If your Mikrotik switches do not support the Mikrotik OS with MLAG, you might consider the new SDN Fabrics in PVE 9. I have not used this in production, but in the lab, it seems solid and is built on known technology.

Important: No matter which of these you choose, you should try to get 1G on each host for Corosync.

Note: Generally, asking a new question to a stale post is considered bad form. It would have been better to create a new post and link to the old one.
:cool:
Note: Generally, asking a new question to a stale post is considered bad form. It would have been better to create a new post and link to the old one.

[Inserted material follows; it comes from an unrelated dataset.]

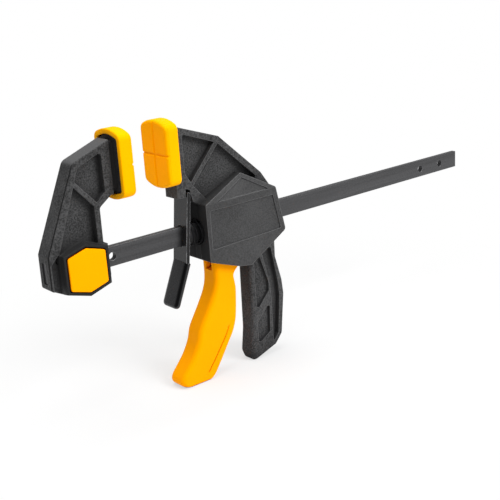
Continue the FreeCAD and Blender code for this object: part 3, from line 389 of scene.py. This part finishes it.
node_finishes = {
    "bar": (bar_coating, "bar_steel"),
    "fixed_jaw_body": (fixed_black, "jaw_plastic"),
    "moving_jaw_body": (jaw_black, "jaw_plastic"),
    "front_cover": (cover_black, "cover_plastic"),
    "rear_cover": (cover_black, "cover_plastic"),
    "brake_plate": (lever_coating, "lever_steel"),
    "fixed_jaw_pad": (pad_yellow, "pad_rubber"),
    "moving_jaw_pad": (pad_yellow, "pad_rubber"),
    "lock_button": (button_yellow, "button_plastic"),
    "trigger": (trigger_yellow, "trigger_plastic"),
    "release_grip": (grip_black, "grip_plastic"),
    "lock_yoke": (cover_black, "yoke_plastic"),
    "lock_pin": (plated_steel, "zinc_steel"),
    "lock_spring": (spring_coating, "spring_steel"),
    "lock_cover": (cover_black, "cover_plastic"),
    "lock_cover_screws": (plated_steel, "zinc_steel"),
    "cover_screws": (plated_steel, "zinc_steel"),
    "trigger_pivot_pin": (plated_steel, "zinc_steel"),
    "drive_plate_first": (plated_steel, "zinc_steel"),
    "drive_plate_second": (plated_steel, "zinc_steel"),
    "drive_spring": (spring_coating, "spring_steel"),
    "brake_spring": (spring_coating, "spring_steel"),
}
for node, (material, slot) in node_finishes.items():
    put_finish(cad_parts[node], material)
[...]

Sorry, I didn't know about this rule.

In any case, the servers also have two integrated 1G ether ports, which I could dedicate to Corosync.
And then I wonder exactly what Corosync is for?
 
I noticed in my current configuration that if I do a migration the traffic goes through the port I dedicated for the cluster, and I use the other port for ceph and the VMs, how should I do to dedicate the 1G port only for Corosync? But then I wonder if if I use the 1G port for Corosync then it won't saturate when I do the migrations?
 
my current configuration that if I do a migration the traffic goes through the port I dedicated for the cluster

There are different types of "cluster" traffic. By default, it all goes over the host network. Corosync is not migration traffic; the Corosync traffic should be moved to its own network. You can leave the migration traffic on the host network to take advantage of the 10G link.

Setup your Corosync interfaces with their own IP addresses and when you create the cluster you can specify these interfaces to use with Corosync. Do not put any other traffic on those interfaces.
 
  • Like
Reactions: Johannes S
  • Like
Reactions: Johannes S
when I create a cluster it lets me choose the name and the cluster name, but I don't see any references to which network to dedicate for Corosync, how should I proceed to dedicate the 1G port only for Corosync?